Rate_Limiter_10: Any message a waiting time of with greater than 7 seconds can be added to this queue.

These broader Queues can be decided case by case. Consumer code can be kept the same. Only instances of Consumers will be required. Since consumers are just redirecting the packets to relevant services it can be easily assumed these consumers will be very light in processing. Always, the highest nth group queue will have the possibility of writing to the Kafka Queue that too at an interval n time unit.

To solve the problem of Kafka disconnecting from the consumer, we can keep the sleep time at a lower value. This will make the packet again eligible for writing back to the queue but will still have very less writes compared to the re-queue without delay.

Finally, we froze our implementation of this.
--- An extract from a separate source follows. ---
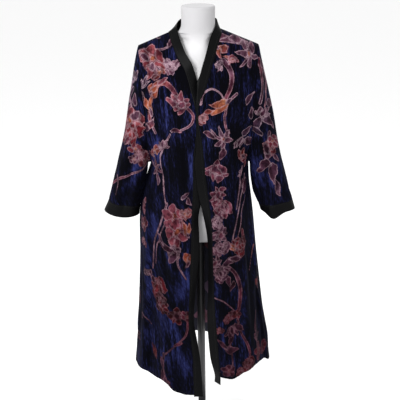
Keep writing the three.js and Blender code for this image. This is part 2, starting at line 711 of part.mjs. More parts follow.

This worked for us solving all possible cases and achieving all tech challenges.

Lowest Re-writes to Queue.
Proper wait time for every eligible packet
Very Low I/Ops for Kafka
No need to introduce any extra application for delay
100% use of current infra
More flexibility in optimizing and controlling the inflow of packets in Kafka

Though at first hand this looks like a very straightforward solution, it is not. It took us going through the problem again and again, and trying to build the solution through iterations to achieve an optimized approach. We’re still monitoring the application and will update this doc if we find any challenges or if we improve on this approach to achieve a better solution.

Until then, keep solving the problems !!